My name is Patrick Cendana and I am senior at the University of Nevada,Reno.The most challenging project is the time when I had to work with team in mech design class where we have a series of projects to do for that semester.It was successfully we came together worked on the projects. I developed the skill in FEA analysis on determining stress and strain on two pieces, the L-beam and cylindrical vessels. The years I spent at UNR I developed strong work habits. The motivation to obtain an engineering degree is my support from from family. I was born in Manilla in the Philippines. I’ve spent 13 years growing up in Bellflower,California in LA county. I currently live in Reno,Nevada for 11 years. My dream goal is to work for an automobile, aerospace and/or renewable energy company. My intermediate goal is to land a job in Reno because this place is beautiful. Furthermore after graduation I planned to stay local and find an engineering firm. My other option is looking for employment somewhere in the United States.

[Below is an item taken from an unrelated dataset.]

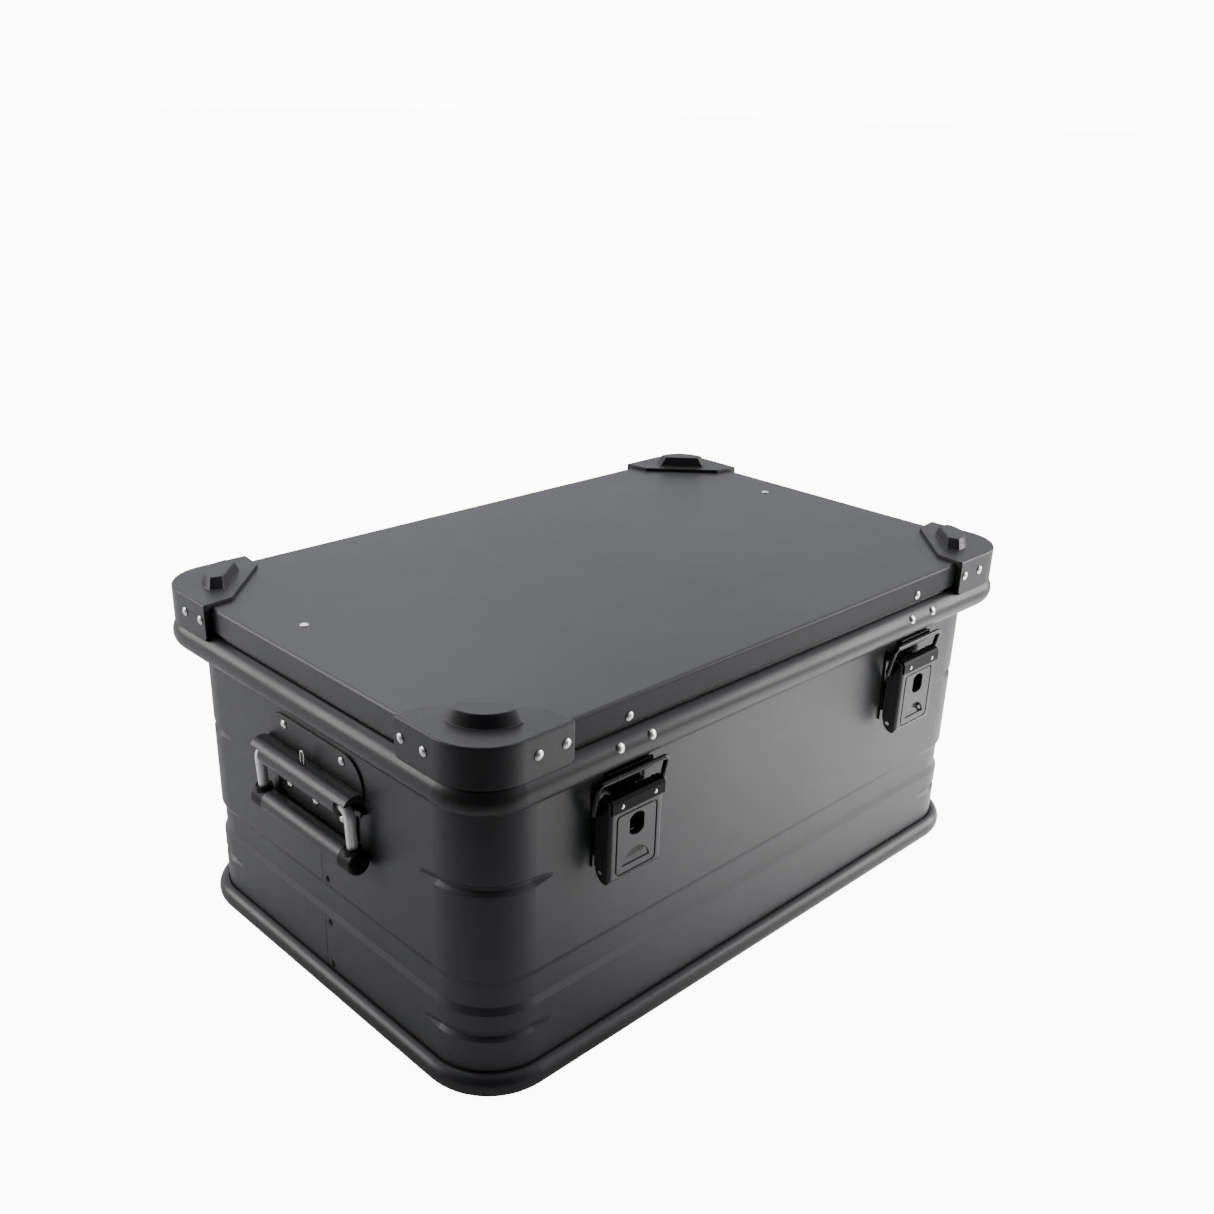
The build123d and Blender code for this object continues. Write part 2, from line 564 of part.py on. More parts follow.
def latch_bail(x):
    low_y, top_y = front(HOOK_OUT), front(BAR_OUT)
    start = (x - 22.6, low_y, HOOK_Z)
    path = FilletPolyline(
        [start, (x - BAIL_HALF, low_y, HOOK_Z), (x - BAIL_HALF, top_y, BAR_Z),
         (x + BAIL_HALF, top_y, BAR_Z), (x + BAIL_HALF, low_y, HOOK_Z),
         (x + 22.6, low_y, HOOK_Z)], radius=3.2)
    return sweep(Plane(origin=start, z_dir=LEFT) * Circle(BAIL_R), path=path)


latch_rivets = []
for tag, side in SIDES:
    centre_x = side * FITTING_X
    places = [(centre_x + offset, front(PLATE_T), z) for offset, z in LATCH_RIVETS]
    latch_rivets += [rivet(place, FRONT, PLATE_T + WALL_T, head_h=1.2, head_d=6.0)
                     for place in places]
    holes = [hole(place, FRONT, 4) for place in places]
    wall_holes += holes
    parts["latch_base_" + tag] = latch_base(centre_x, holes)
    parts["latch_pin_" + tag] = latch_pin(centre_x)
    parts["latch_bail_" + tag] = latch_bail(centre_x)

    # glossy strip over the head of the lever, riveted to it
    lever = latch_lever(centre_x)
    strip = wall_prism(-1, STRIP_OUTLINE, centre_x - LEVER_W / 2, centre_x + LEVER_W / 2)
    strip = strip - lever
    places = [(centre_x + offset, front(STRIP_OUT), 197.6) for offset in (-15, 15)]
    holes = [hole(place, FRONT, 5, diameter=1.6) for place in places]
    parts["latch_lever_" + tag] = cut_all(lever, holes)
    parts["latch_strip_" + tag] = cut_all(strip, holes)
    parts["latch_strip_rivets_" + tag] = group(
        [rivet(place, FRONT, 2.8, head_d=3.0, head_h=0.7, shank_d=1.6, tail_h=0)
         for place in places])
parts["latch_rivets"] = group(latch_rivets)

# ---------------------------------------------------------------- handles (left end)
AXIS_X = left(HANDLE_OUT)
GRIP_X = left(GRIP_OUT)
BEAD_HALF = 58                     # half length of the bead and the upper plate
LOWER_HALF = 49                    # half width of the lower plate
BEAD_OUTER, BEAD_INNER = 7.2, ROD_R + 0.08         # half heights of the rolled bead
# (y from the handle centre, z)
HANDLE_RIVETS = ((-35.3, 200.6), (35.3, 200.6), (-32.8, 155.2), (0.0, 155.2), (32.8, 155.2))
SPRING_GAPS = (-8.0, -6.5, -5.0, -3.5, -2.0, 2.0, 5.5, 7.0, 8.2)   # grooves between turns


def flat_sheet(z0, z1, half):
    outline = polygon([(left(0), z0), (left(0), z1), (left(PLATE_T), z1), (left(PLATE_T), z0)])
    return along_y(outline, HANDLE_Y - half, HANDLE_Y + half)


def bead_profile(root_x, shoulder_x, tip_x, half):
    """D-shaped outline: flat from the root to the shoulder, then round to the tip."""
    top, bottom = HANDLE_Z + half, HANDLE_Z - half
    return make_face(
        Polyline([(root_x, top), (shoulder_x, top)])
        + ThreePointArc((shoulder_x, top), (tip_x, HANDLE_Z), (shoulder_x, bottom))
        + Polyline([(shoulder_x, bottom), (root_x, bottom), (root_x, top)]))


def handle_plate(holes):
    upper = flat_sheet(HANDLE_Z + BEAD_INNER, 207.5, BEAD_HALF)
    mask = Pos(HANDLE_Y, 177.5) * RectangleRounded(2 * BEAD_HALF, 60, 20)
    upper = upper & along_x(mask, left(5), left(-3))
    lower = flat_sheet(146.5, HANDLE_Z - BEAD_INNER, LOWER_HALF)
    bead = along_y(bead_profile(left(0), left(PLATE_T), left(BEAD_OUT), BEAD_OUTER),
                   HANDLE_Y - BEAD_HALF, HANDLE_Y + BEAD_HALF) \
        - along_y(bead_profile(left(-1), AXIS_X, AXIS_X - BEAD_INNER, BEAD_INNER),
                  HANDLE_Y - BEAD_HALF - 2, HANDLE_Y + BEAD_HALF + 2)
    # the ends are cut away below and in front so that the bail legs can swing out
    for side in (-1, 1):
        y = HANDLE_Y + side * (LOWER_HALF - 2 + 10)
        bead = bead - Pos(AXIS_X, y, HANDLE_Z - 8 + 4.1) * Box(14.6, 20, 16)
    plate = upper + lower + bead
    spring_slot = Pos(AXIS_X + 2.7, HANDLE_Y + 2, HANDLE_Z + 7.2) * Box(3.0, 6.5, 9.0)
    return cut_all(plate - spring_slot, holes)


def handle_bail():
    """Rod with two inward stubs in the bead, two legs and a lower bar in the grip."""
    near, far = HANDLE_Y - HANDLE_LEG, HANDLE_Y + HANDLE_LEG
    start = (AXIS_X, HANDLE_Y - 22, HANDLE_Z)
    path = FilletPolyline(
        [start, (AXIS_X, near, HANDLE_Z), (GRIP_X, near, GRIP_Z), (GRIP_X, far, GRIP_Z),
         (AXIS_X, far, HANDLE_Z), (AXIS_X, HANDLE_Y + 22, HANDLE_Z)], radius=7.0)
    return sweep(Plane(origin=start, z_dir=FRONT) * Circle(ROD_R), path=path)


def handle_grip(bail):
    """Round grip with a collar up each leg of the bail."""
    grip = Pos(GRIP_X, HANDLE_Y, GRIP_Z) \
        * (Rot(90, 0, 0) * Cylinder(GRIP_R, 2 * (HANDLE_LEG + 8.0)))
    grip = fillet(grip.edges().filter_by(GeomType.CIRCLE), 3.0)
    leg = Vector(AXIS_X - GRIP_X, 0, HANDLE_Z - GRIP_Z).normalized()
    for side in (-1, 1):
        start = Vector(GRIP_X, HANDLE_Y + side * HANDLE_LEG, GRIP_Z)
        grip = grip + cylinder(start, start + leg * 10.5, 6.2)
    return grip - bail


def handle_spring():
    """Coil between the rod ends with a wire loop hooked out through the plate slot."""
    def bar(half, radius):
        return cylinder((AXIS_X, HANDLE_Y - half, HANDLE_Z),
                        (AXIS_X, HANDLE_Y + half, HANDLE_Z), radius)

    coil = bar(9, 3.3) - bar(10, 2.1)
    for y in SPRING_GAPS:
        coil = coil - (Pos(AXIS_X, HANDLE_Y + y, HANDLE_Z)
                       * (Rot(90, 0, 0) * (Cylinder(3.8, 0.5) - Cylinder(2.9, 0.5))))
    x, z = AXIS_X + 2.7, HANDLE_Z
    loop = Pos(x, HANDLE_Y, z + 9.6) * Box(1.1, 1.2, 18.8)
    loop = loop + Pos(x, HANDLE_Y + 4.2, z + 9.6) * Box(1.1, 1.2, 18.8)
    loop = loop + Pos(x, HANDLE_Y + 2.1, z + 18.4) * Box(1.1, 5.4, 1.2)
    return coil + loop


places = [(left(PLATE_T), HANDLE_Y + y, z) for y, z in HANDLE_RIVETS]
handle_holes = [hole(place, LEFT, 4) for place in places]
for cutter in handle_holes:
    wall_holes += [cutter, mirror_x(cutter)]
bail = handle_bail()
for name, shape in (("plate", handle_plate(handle_holes)), ("bail", bail),
                    ("grip", handle_grip(bail)), ("spring", handle_spring())):
    parts[f"handle_{name}_left"] = shape
    parts[f"handle_{name}_right"] = mirror_x(shape)
handle_rivets = [rivet(place, LEFT, PLATE_T + WALL_T, tail_h=1.0) for place in places]
parts["handle_rivets_left"] = group(handle_rivets)
parts["handle_rivets_right"] = group([mirror_x(shape) for shape in handle_rivets])

# ---------------------------------------------------------------- seam and wall sheet
places = [(-HX, -5.5, z) for z in (21.5, 57.5, 94.0)]
parts["seam_rivets"] = group([rivet(place, LEFT, WALL_T, head_d=5.4, head_h=1.2, tail_h=0)
                              for place in places])
wall_holes += [hole(place, LEFT, 4) for place in places]
parts["wall_sheet"] = wall_sheet()

# ---------------------------------------------------------------- export
os.makedirs("parts", exist_ok=True)
for name, shape in parts.items():
    export_step(shape, os.path.join("parts", name + ".step"))
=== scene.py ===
"""Lidded metal case with side handles, latches and lid straps, standing on a pale floor.

The case is centred near the origin with +Z up. The handles lie at -X (left) and +X (right), and
the camera looks from -X, -Y and above. The CAD pieces get materials; the handle springs and the
lid straps are replaced by detailed meshes. Names ending in _MM are millimetres, the rest metres.
"""
import json
import math

import bpy
from mathutils import Matrix, Vector


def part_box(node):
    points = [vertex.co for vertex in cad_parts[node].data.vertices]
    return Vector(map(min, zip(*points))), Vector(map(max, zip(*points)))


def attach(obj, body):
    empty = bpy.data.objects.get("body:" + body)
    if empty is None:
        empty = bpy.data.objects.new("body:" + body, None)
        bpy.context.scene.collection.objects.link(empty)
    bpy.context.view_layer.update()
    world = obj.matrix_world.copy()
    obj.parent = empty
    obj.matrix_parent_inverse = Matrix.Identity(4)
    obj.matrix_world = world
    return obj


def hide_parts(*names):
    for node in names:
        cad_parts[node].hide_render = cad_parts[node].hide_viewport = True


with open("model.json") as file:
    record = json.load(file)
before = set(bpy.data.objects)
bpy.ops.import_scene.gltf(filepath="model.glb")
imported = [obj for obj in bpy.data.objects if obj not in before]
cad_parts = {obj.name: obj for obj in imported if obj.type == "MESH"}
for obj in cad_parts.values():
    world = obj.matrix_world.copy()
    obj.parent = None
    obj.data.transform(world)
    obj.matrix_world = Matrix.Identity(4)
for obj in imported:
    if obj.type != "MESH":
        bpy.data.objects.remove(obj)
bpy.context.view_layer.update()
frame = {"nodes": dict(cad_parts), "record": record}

MM = 0.001

# ---------------------------------------------------------------- dimensions
# handle spring: a closed coil along Y, and a hairpin standing on its inner side
SPRING_X_MM, SPRING_Z_MM = 287.0, 177.0
COIL_TURNS, COIL_STEPS_PER_TURN = 12.5, 18
COIL_HALF_LENGTH = 8.2 * MM
COIL_RADIUS = 2.75 * MM
COIL_WIRE_RADIUS = 0.55 * MM
HAIRPIN_INSET_MM = 2.7
HAIRPIN_FOOT_MM, HAIRPIN_TOP_MM = 0.6, 18.7  # heights above the coil axis
HAIRPIN_GAP = 4.2 * MM
HAIRPIN_WIRE_RADIUS = 0.65 * MM
HAIRPIN_STEPS = 12
SPRING_SIDES = 10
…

I was born and raised in the Reno/Sparks area. I started playing baseball when I was 4 years old and played all the way through my sophomore year of high school when I, unfortunately, had an arm injury taking me out of the game for the rest of my life. After baseball I turned to building and working on computers as a hobby which eventually turned into a job at Geek Squad. I recently earned my Geek Squad Agent badge for being there for 2 years. Engineering always seemed to be the path I was on. Anywhere I went I would constantly ponder how things were built or just how they worked. Fast forward to now, I am currently in the final stretch of getting my Bachelors in Mechanical Engineering at the University of Nevada, Reno. I have recently took an interest in Chinese language and the culture they have to offer in hopes that one day I can live in China doing something I enjoy: solving problems. My favorite accomplishment in academics would be passing the Fundamental engineering exam on the first go. The most challenging engineering project I’ve been a part of was at my internship with LSP Specialty Products during the summer of 2017. I assisted in automating multiple manufacturing processes for plumbing products and I learned a ton of things about myself and the way I tackle hard questions. I came out of the internship a smarter person and more humble in more own knowledge as well as more appreciative for engineers as a whole.
Misael Reyes Barrera
This capstone project is by far the most difficult engineering project I have tackled so far. I am hoping to apply all my skills used throughout my college career (e.g. FEA analysis, robotics actuator dynamics, strength and materials analysis). One of my favorite projects was for the introduction to robotics course.Using the computer vision skills developed during the lecture, I created a script in MatLab for image processing. Outside of school I like to use the skills I have learned in school to design keyboards for my personal use. Using solidworks I design a case to store the keyboard compartments and make sure the keyboard layout is ergonomic. I was born in Mexico and was raised in the Las Vegas, I moved to Reno to in 2015 to attend the University of Nevada, Reno. I am proud to be the first person in my family to graduate and attend college. After graduation, I plan to find a job and move back home to Las Vegas to help support my family.